THE AUTOBIOGRAPHY OF GOD
By Julius Lester
St. Martin's. 247 pp. $23.95
The God of Judaism is omnipresent yet incorporeal. This divinity speaks to Moses through the symbol of a burning bush, announcing inscrutably through the flames, "I am that I am." The commandments that Moses receives at Mount Sinai forbid the Hebrews from representing their God in a human form, as the pagans of the ancient world did. And in his series of orations to the former slaves he is leading toward the Promised Land, Moses reminds them that "you saw no shape when the Lord your God spoke to you."
To the novelist and observant Jew Julius Lester, these theological injunctions must have offered an irresistible temptation -- not to blaspheme in his religious practice but to shatter the taboo in his art. In his ambitious new novel, "The Autobiography of God," Lester has placed the Almighty on Earth: chain-smoking, no less, in the home of a female rabbi at a Vermont college. Or, at the least, he has put a palpable, three-dimensional God so deeply inside her imagination that she believes she converses with Him.
One can admire the audacity of Lester's literary risk while at the same time acknowledging, with genuine regret, that the choice undermines this otherwise accomplished work. Lester means to address the great ontological question of how and why God allows the existence of evil. He makes that evil incarnate in two powerful and interwoven ways. At the same time that Rebecca, the college rabbi, comes into possession of a Torah scroll from a Jewish community in Poland that had been exterminated by the Nazis, she learns that one of her students has been murdered.
Lester would have had more than enough material, in both narrative and moral terms, had he merely followed Rebecca's efforts to hold fast to her faith amid the evidence of such human brutality. In fact, the portions of the book when he does so work wonderfully. He makes Rebecca (whose surname is never given) a complex and engaging character, a daughter of Holocaust survivors whose own experience of the cruel universe came when she was struck by a car and disabled as an 8-year-old child. In adulthood, she suffers not only the residual limp from that accident but personal and spiritual impediments as well -- a tendency to be reclusive after her marriage's collapse, a nagging worry that she lacks the wisdom that others assume she possesses. (In much of her self-doubt, she brings to mind another finely etched female rabbi from this literary season, Deborah Green in Jonathan Rosen's "Joy Comes in the Morning.")

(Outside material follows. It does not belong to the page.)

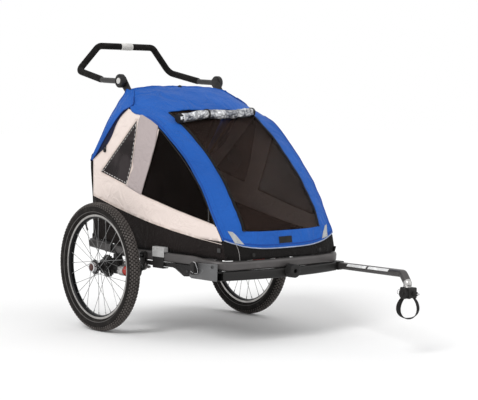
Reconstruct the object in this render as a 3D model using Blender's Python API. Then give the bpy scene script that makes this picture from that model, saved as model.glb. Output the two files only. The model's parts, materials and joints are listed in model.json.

A college professor as well as an author, Lester situates Rebecca within the academic community of John Brown College, and he unerringly paints the environment of a small liberal-arts school. With perfect pitch, he captures faculty chitchat with its mixture of wit, one-upmanship and hidden rage. He convincingly depicts the middle-aged professor who serves as mentor, lover, stalker and finally murderer of a beautiful student. The quality of Lester's portraiture more than compensates for his haste in resolving the mystery of the crime.
Much bigger problems arrive, however, whenever Lester departs the natural world for the supernatural one. Shortly after Rebecca receives the Torah scrolls, she hears ghosts of the slain Jews saying kaddish, the memorial prayer. The ghost of a woman begins talking with Rebecca. Then the spirit delivers the rabbi a box containing the divine autobiography of the novel's title. And then God Himself shows up in her house for a series of conversations.
To merely recount those episodes does not convey the damage they do to the novel. They are not only unnecessary and intrusive devices; they wind up being unintentional self-parodies, as if bits of Mel Brooks's shtick or the movie "Oh, God!" (featuring George Burns in the title role) had been cut and pasted into a serious work of fiction. The ghosts, for instance, repeatedly make statements such as: "This is something we never heard of -- a woman rabbi. Would you believe that even after you're dead you have to keep learning and making adjustments? Oy! It's not easy being dead, you know. It's not what you think. When you're alive, you think death is like sleep. You should be so lucky."
As for God, Lester has Him appear to Rebecca in the uniform of a Nazi storm trooper and later in the form of Hitler. Theologically, this is a compelling idea, and it gets right at Judaism's belief that God created both good and evil, giving human beings the free will to choose. And so immense was the evil of the Holocaust, the author and survivor Elie Wiesel has written, that it couldn't have happened with God, and it couldn't have happened without God. In a more general way, Lester's concept of God's wanting -- indeed needing -- to talk to Rebecca brings to mind the theologian Abraham Joshua Heschel's influential book "God in Search of Man."
Still, the notion of actually dressing up God as a Nazi is so specific, so literal, as to be not disturbing or provocative but ridiculous. A reader does not need God in a black shirt and jackboots to be made aware of the most horrendous inhumanity taking place in what people of faith consider God's world. Surely a writer of Lester's manifold gifts had other, subtler tools at his disposal. There is a lot of artistic room between the burning bush and the costume racks of "The Producers."